As it happened, Echo and I were still a bit early for pineconing, though not nearly as early as we were last week; quite a few more of the spiky wights had been brought down by the night wind. We use pinecones, as I've pointed out in previous pine cone excursion posts, as firestarters in our winter woodstove. They're beautiful, practical, functional and best of all, free. No. Best of all they give you an excuse to visit the near-empty beaches along this side of the Lake and walk beneath the old pine trees in the autumn wind.

The few kids from the city who are with their families at the pine beaches this time of year, especially the little girls (they love to gather free stuff and neaten the beach at the same time), who fill bags with pinecones, then at the end of the day as they head for the car to go home with their bags of treasure are told to dump them, because what in the world is a parent going to do with bags full of pinecones in a small apartment in the city?

So it happened that when we got to Omimaiko, the mother lode of pineconing, there was a girl there about 10 years old beneath the pines unhappily emptying her bag of hard-earned pinecones, kneeling on the sand and taking each bit of magic out of her big full bag, looking at it and tossing it over either shoulder or somewhere out in front of her, apparently trying to be mother nature by recreating a natural scattering, all the while talking to herself or perhaps to the pinecones she was having to surrender so unhappily-- she was delighted therefore when grownup Echo approached her with her own pine cone bag and, asking the why of it, said she would take the pinecones home herself, if that was ok.

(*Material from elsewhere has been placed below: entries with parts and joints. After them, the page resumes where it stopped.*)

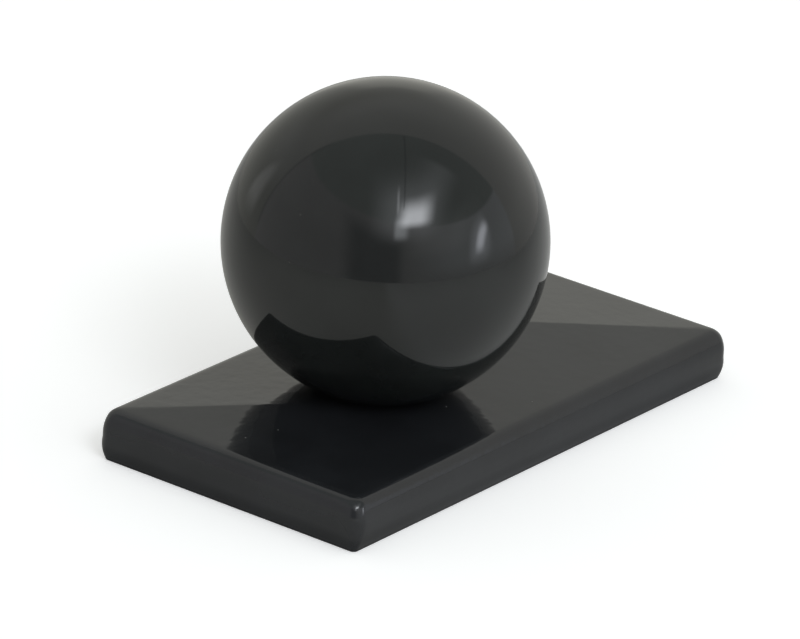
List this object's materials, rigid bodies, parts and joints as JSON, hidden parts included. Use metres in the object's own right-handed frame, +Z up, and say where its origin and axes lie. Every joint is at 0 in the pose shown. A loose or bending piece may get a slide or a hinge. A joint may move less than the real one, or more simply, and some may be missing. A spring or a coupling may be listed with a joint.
{
  "type": "ball post cap",
  "caption": "Oblong pressed sheet-metal post cap with a low hipped roof and a round ball fixed on its ridge, gloss anthracite powder coat, open underneath to slip over a post.",
  "frame": {"origin": "middle of the cap in plan, at the height of its rim", "axes": "+Z up, +X along the cap, with the ball towards the -X end, +Y across the cap"},
  "size_m": [0.0954, 0.05, 0.0576],
  "materials": {
    "cap_powder_coat": "gloss anthracite powder coat with a fine orange peel",
    "ball_powder_coat": "gloss anthracite powder coat, smoother than the cap's"
  },
  "bodies": {
    "root": {"post_cap": "cap_powder_coat", "ball": "ball_powder_coat"}
  },
  "joints": []
}
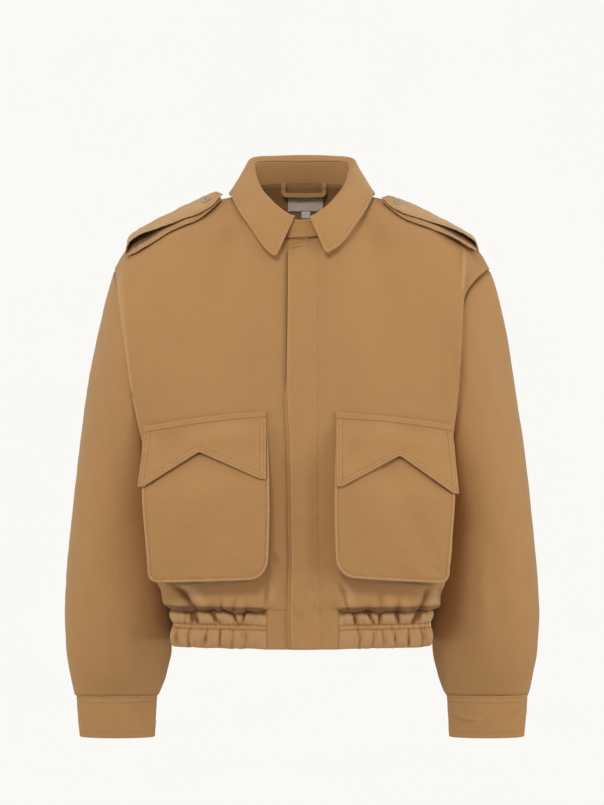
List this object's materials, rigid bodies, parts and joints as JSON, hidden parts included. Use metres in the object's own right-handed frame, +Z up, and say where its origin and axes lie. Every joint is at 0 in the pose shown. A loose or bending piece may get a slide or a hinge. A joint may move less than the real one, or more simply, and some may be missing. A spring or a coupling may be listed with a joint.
{
  "type": "pilot jacket",
  "caption": "Cropped cotton pilot jacket held open as worn, with pointed collar, strapped shoulders, covered front, flapped bellows pockets, full sleeves and a gathered hem band.",
  "frame": {"origin": "base of the neck, in the middle of the jacket and level with the neck end of the shoulder seams, where the wearer's neck and shoulders hold it up", "axes": "+Z up, +X to the wearer's left, -Y forwards out of the jacket's front"},
  "size_m": [0.6538, 0.2749, 0.81],
  "materials": {
    "cotton twill": "matte, softly napped tan cotton twill",
    "tan button": "matte tan",
    "label satin": "smooth taupe, blank",
    "tab tape": "smooth off-white, blank"
  },
  "bodies": {
    "root": {"back": "cotton twill", "band_end_left": "cotton twill", "band_end_right": "cotton twill", "collar_leaf": "cotton twill", "collar_stand": "cotton twill", "cuff_left": "cotton twill", "cuff_right": "cotton twill", "epaulette_button_left": "tan button", "epaulette_button_right": "tan button", "epaulette_lower_left": "cotton twill", "epaulette_lower_right": "cotton twill", "epaulette_upper_left": "cotton twill", "epaulette_upper_right": "cotton twill", "flap_welt_left": "cotton twill", "flap_welt_right": "cotton twill", "fly_placket": "cotton twill", "front_left": "cotton twill", "front_right": "cotton twill", "hanger_loop": "cotton twill", "hem_band": "cotton twill", "neck_label": "label satin", "pocket_bag_left": "cotton twill", "pocket_bag_right": "cotton twill", "pocket_flap_left": "cotton twill", "pocket_flap_right": "cotton twill", "size_tab": "tab tape", "sleeve_left": "cotton twill", "sleeve_right": "cotton twill", "under_fly": "cotton twill"}
  },
  "joints": []
}
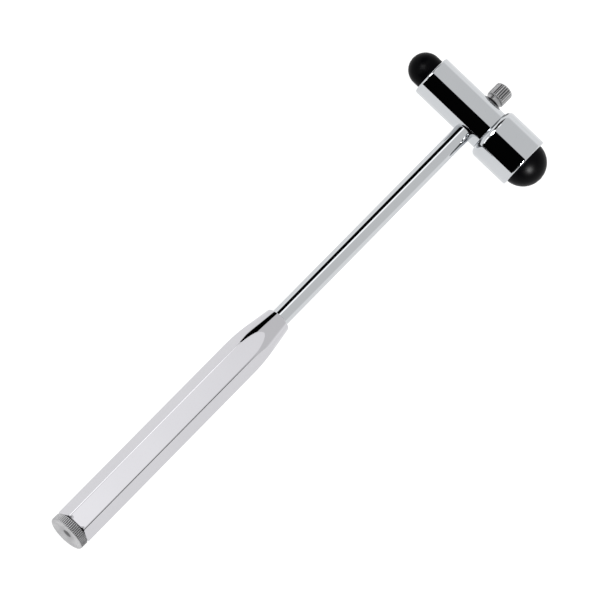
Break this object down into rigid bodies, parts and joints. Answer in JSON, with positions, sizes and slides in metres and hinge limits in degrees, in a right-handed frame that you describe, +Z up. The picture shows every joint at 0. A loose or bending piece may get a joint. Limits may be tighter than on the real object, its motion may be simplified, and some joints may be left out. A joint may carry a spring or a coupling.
{
  "type": "reflex hammer",
  "caption": "Metal reflex hammer with a hexagonal handle, slim shaft and two-ended rubber-tipped head; a needle screws into the head and a brush into the handle.",
  "frame": {"origin": "centre of the bottom of the overall box: midway between the brush cap's end face and the needle knob's top, on the plane of the shaft's axis, at the height of the large barrel's underside", "axes": "+X along the shaft's axis towards the head, +Y along the head's axis towards its small tip, +Z up, square to the plane of shaft and head"},
  "size_m": [0.185, 0.05, 0.0164],
  "materials": {
    "chrome": "bright polished plating",
    "knurled_metal": "plated over a straight knurl, duller than the barrels",
    "rubber": "satin black moulded rubber",
    "needle_steel": "drawn and ground steel",
    "brass": "plain turned and crimped brass",
    "bristle_nylon": "natural nylon filaments"
  },
  "bodies": {
    "hammer": {"hex_handle": "chrome", "shaft_rod": "chrome", "slim_barrel": "chrome", "large_barrel": "chrome", "small_rubber_tip": "rubber", "large_rubber_tip": "rubber"},
    "needle": {"needle_pin": "needle_steel"},
    "needle_screw": {"needle_knob": "knurled_metal"},
    "brush": {"brush_ferrule": "brass", "brush_bristles": "bristle_nylon"},
    "brush_screw": {"brush_cap": "knurled_metal"}
  },
  "joints": [
    {"name": "needle_draw", "type": "slide", "parent": "hammer", "child": "needle", "axis": [1, 0, 0], "range_m": [0, 0.046]},
    {"name": "needle_turn", "type": "hinge", "parent": "needle", "child": "needle_screw", "pos_m": [0.0864, 0, 0.0082], "axis": [1, 0, 0], "range_deg": [0, 3600]},
    {"name": "brush_draw", "type": "slide", "parent": "hammer", "child": "brush", "axis": [-1, 0, 0], "range_m": [0, 0.031]},
    {"name": "brush_turn", "type": "hinge", "parent": "brush", "child": "brush_screw", "pos_m": [-0.09, 0, 0.0082], "axis": [-1, 0, 0], "range_deg": [0, 2880]}
  ]
}
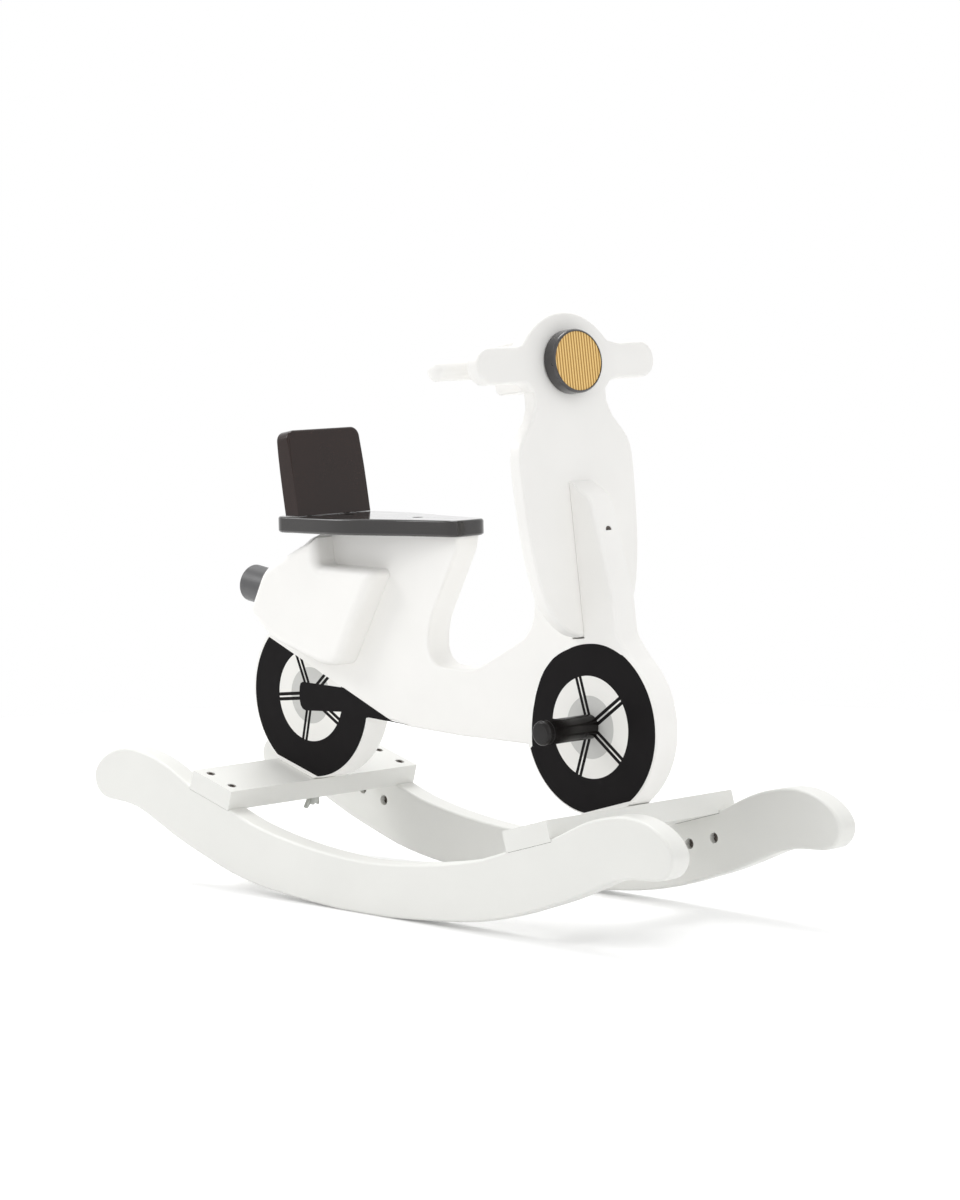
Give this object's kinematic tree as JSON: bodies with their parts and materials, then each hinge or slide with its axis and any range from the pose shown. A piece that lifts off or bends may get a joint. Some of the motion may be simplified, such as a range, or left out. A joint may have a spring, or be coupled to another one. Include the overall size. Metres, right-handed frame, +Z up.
{
  "type": "rocking scooter toy",
  "caption": "Wooden rocking scooter for a small child: a board sawn to a motor scooter's outline on curved rockers, with seat, backrest, leg shield, handle bar, lamp and foot pegs.",
  "frame": {"origin": "on the floor, midway between the rockers and midway along them: the centre of the bounding box's base", "axes": "+X forwards to the headlight, +Y to the rider's left, +Z up"},
  "size_m": [0.7836, 0.252, 0.5648],
  "materials": {
    "white_paint": "satin white paint on wood",
    "black_gloss": "gloss black-brown paint on wood",
    "black_satin": "satin black paint on wood",
    "grey_paint": "satin grey paint on wood",
    "lamp_paint": "satin anthracite paint on wood",
    "lamp_print": "printed film, golden yellow with dark stripes",
    "zinc_steel": "zinc plated",
    "dark_steel": "dark plated",
    "beech": "bare wood"
  },
  "bodies": {
    "frame": {"scooter_board": "white_paint", "right_rocker": "white_paint", "left_rocker": "white_paint", "front_plank": "white_paint", "front_inner_right_bolt": "dark_steel", "front_inner_right_barrel_nut": "zinc_steel", "front_inner_left_bolt": "dark_steel", "front_inner_left_barrel_nut": "zinc_steel", "front_inner_hanger_bolt": "zinc_steel", "front_inner_washer": "zinc_steel", "front_outer_right_bolt": "dark_steel", "front_outer_right_barrel_nut": "zinc_steel", "front_outer_left_bolt": "dark_steel", "front_outer_left_barrel_nut": "zinc_steel", "front_outer_hanger_bolt": "zinc_steel", "front_outer_washer": "zinc_steel", "rear_plank": "white_paint", "rear_inner_right_bolt": "dark_steel", "rear_inner_right_barrel_nut": "zinc_steel", "rear_inner_left_bolt": "dark_steel", "rear_inner_left_barrel_nut": "zinc_steel", "rear_inner_hanger_bolt": "zinc_steel", "rear_inner_washer": "zinc_steel", "rear_outer_right_bolt": "dark_steel", "rear_outer_right_barrel_nut": "zinc_steel", "rear_outer_left_bolt": "dark_steel", "rear_outer_left_barrel_nut": "zinc_steel", "rear_outer_hanger_bolt": "zinc_steel", "rear_outer_washer": "zinc_steel", "right_cowl": "white_paint", "left_cowl": "white_paint", "front_cowl_dowel": "beech", "rear_cowl_dowel": "beech", "leg_shield": "white_paint", "headlight_body": "lamp_paint", "headlight_face": "lamp_print", "headlight_dowel": "beech", "nose_screw": "dark_steel", "lower_shield_screw": "zinc_steel", "upper_shield_screw": "zinc_steel", "handlebar": "white_paint", "handlebar_screw": "zinc_steel", "seat": "black_gloss", "backrest": "black_gloss", "front_seat_screw": "dark_steel", "rear_seat_screw": "dark_steel", "right_backrest_screw": "zinc_steel", "left_backrest_screw": "zinc_steel", "exhaust_pipe": "grey_paint", "right_footpeg": "black_satin", "left_footpeg": "black_satin", "footpeg_stud": "zinc_steel"},
    "front_inner_wing_nut": {"front_inner_wing_nut": "zinc_steel"},
    "front_outer_wing_nut": {"front_outer_wing_nut": "zinc_steel"},
    "rear_inner_wing_nut": {"rear_inner_wing_nut": "zinc_steel"},
    "rear_outer_wing_nut": {"rear_outer_wing_nut": "zinc_steel"}
  },
  "joints": [
    {"name": "front_inner_wing_nut_turn", "type": "hinge", "parent": "frame", "child": "front_inner_wing_nut", "pos_m": [0.20258, 0, 0.08029], "axis": [-0.2773, 0, 0.9608], "continuous": true},
    {"name": "front_outer_wing_nut_turn", "type": "hinge", "parent": "frame", "child": "front_outer_wing_nut", "pos_m": [0.23333, 0, 0.08916], "axis": [-0.2773, 0, 0.9608], "continuous": true},
    {"name": "rear_inner_wing_nut_turn", "type": "hinge", "parent": "frame", "child": "rear_inner_wing_nut", "pos_m": [-0.20258, 0, 0.08029], "axis": [0.2773, 0, 0.9608], "continuous": true},
    {"name": "rear_outer_wing_nut_turn", "type": "hinge", "parent": "frame", "child": "rear_outer_wing_nut", "pos_m": [-0.23333, 0, 0.08916], "axis": [0.2773, 0, 0.9608], "continuous": true}
  ]
}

And so we set to the largely pleasant task. Generally it's only kids - who still have that pure sense of amazement - that gather pinecones, though now and then there's an adult who sets out to gather pinecones for some legitimate, adultifiable reason (usually rooted in amazement, nonetheless). As the adult proceeds at the task, however, he becomes to a surprising extent the kid he used to be, the kid for whom pinecones were the jewels they really are, and worth gathering for that reason alone! How could he ever have forgotten that?